I had to clean out the old fridge to get the new fridge in place. In so doing, I found a few surprises up the back of the freezer. I had some very old stuff that had to be thrown out; and I also discovered that I have so much mince in the freezer that it's ridiculous. Apparently I regularly buy a kilo when it's on special, freeze a portion, and then forget about it.
Things I threw out:
- 3 Boost smoothie bars that did not survive their time in the esky.
- A weight watchers chocolate ice cream cup. (Is it just me, or do these taste weirdly salty?)
- Some very old fish fingers.
- A single serve of a rabbit and bean casserole that had been in the freezer since last winter. (That's 2006, not the winter just gone.)
- And, sadly, a Poachers' Pantry smoked chicken breast. It may have been OK, but it dated to 2005. Oops.
Recipe 1: Pumpkin and potato kibbeh-topped mince
750g mixed potato and pumpkin
1 medium onion, grated
1 & 1/2 cups fine burghul
2 tablespoons fresh mint, finely chopped
1/2 cup parsley, finely chopped
1 teaspoon cinnamon
1/2 teaspoon salt
1 teaspoon pepper
500 g beef mince
2 tablespoons pomegranate molasses
1 tsp allspice
2 medium onions, sliced thinly
1 tsp olive oil
1/4 cup pine nuts
2 tablespoons olive oil
Cook potato and pumpkin for mashing, turn into a bowl and mash. Soak the burghul in cold water for 15 minutes, then drain in a sieve. Press it down with a spoon to squeeze more water out. Add to the mash, along with the cinnamon, mint, parsley, salt, pepper and onion, and mix well.
For the mince, fry the onion in the oil until softened, but not brown. Add the mince, and stir until browned. Mix in the pomegranate molasses and the allspice.
Turn the mince mixture into a large square cake tin (25cm square) or a casserole dish. Top evenly with the potato mix; smooth surface and score surface into squares or diamonds with a knife. Sprinkle over pine nuts, pressing them down gently into the mixture. Drizzle with olive oil.
Bake at 200C until top is a nice golden brown. Eat hot or cold. Serves 6-8, so about half has gone into the freezer for another day. With luck I won't lose it until 2009...
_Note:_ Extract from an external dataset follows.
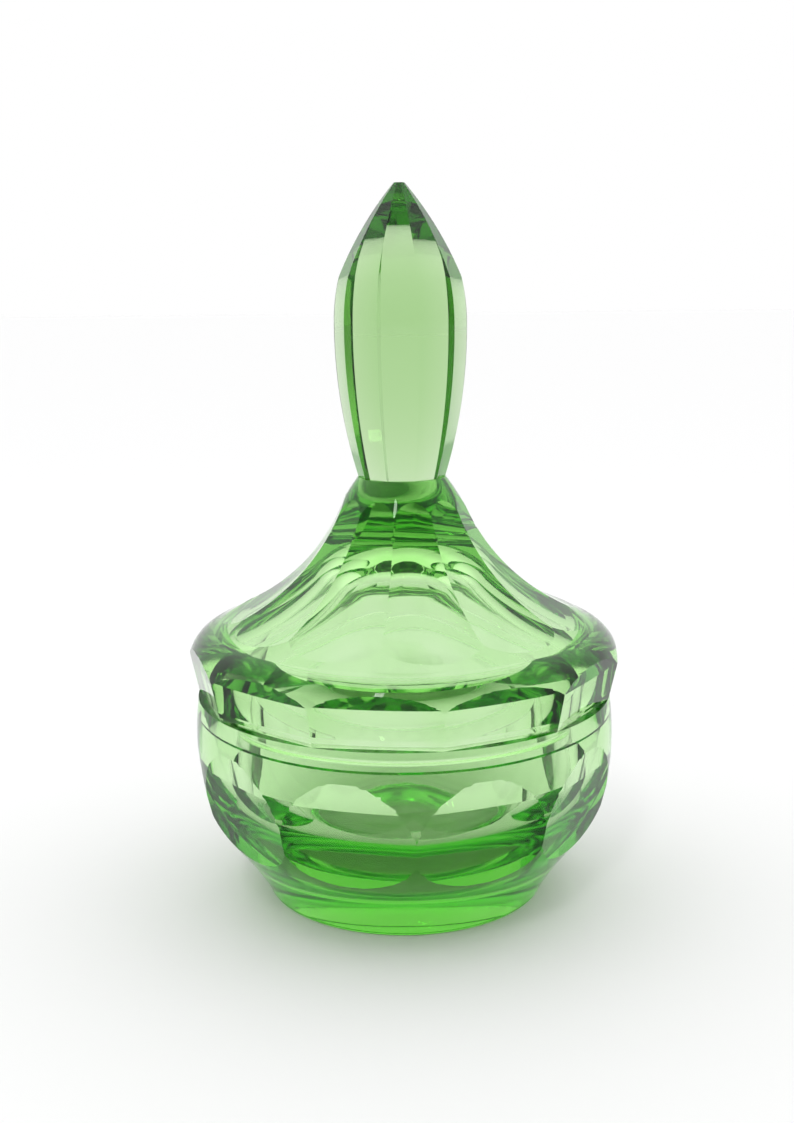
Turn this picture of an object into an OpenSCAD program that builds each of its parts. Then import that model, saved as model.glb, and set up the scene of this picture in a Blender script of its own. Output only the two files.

Notes: Lamb would be more authentic than beef, really. Or maybe camel :-) This recipe is derived from The Complete Middle Eastern Cookbook, by Tess Mallos - one of my oldest cookbooks; it came out in 1979 and I bought it shortly after. I'd worked that summer in a dodgy Lebanese restaurant and loved the cuisine. The original potato kibbeh recipe is vegetarian, with just onions below the kibbe mix. Traditionally kibbeh is made with lamb, so I guess this is named by analogy. (Kibbeh, Kibbe, Kibbi, there are many spellings.)
Recipe 2: Larb (Thai minced pork salad.)
2 stems lemon grass (white part only)
2 teaspoons sesame oil
500 g lean minced pork
1 teaspoon chilli paste
1/4 cup lime juice
2 teaspoons finely grated lime rind
1/3 cup fresh coriander leaves
1/4 cup small fresh mint leaves
1 small red onion, very finely sliced
1/3 cup roasted peanuts,
1/4 cup crisp fried garlic
Salad: lettuce, tomato, cucumber etc
Fry the pork, lemon grass and chilli in the sesame oil until throughly cooked, around 8 minutes. Taste for chilli, add extra if desired. Remove from heat and allow to cool slightly. Stir in the rest of the ingredients, except the salad. Serve on top of a plate of roughly torn lettuce leaves, surrounded by tomato wedges and cucumber slices and other salad veg as desired.
Notes: I used shallots instead of garlic as that's what was in the cupboard. These are available in jars from Asian grocers. A jar of chopped lemongrass is handy to have, and sambal oelek is a good all-purpose chilli paste that I always have on hand. The meat should not be hot: serve it warm or cold as you prefer.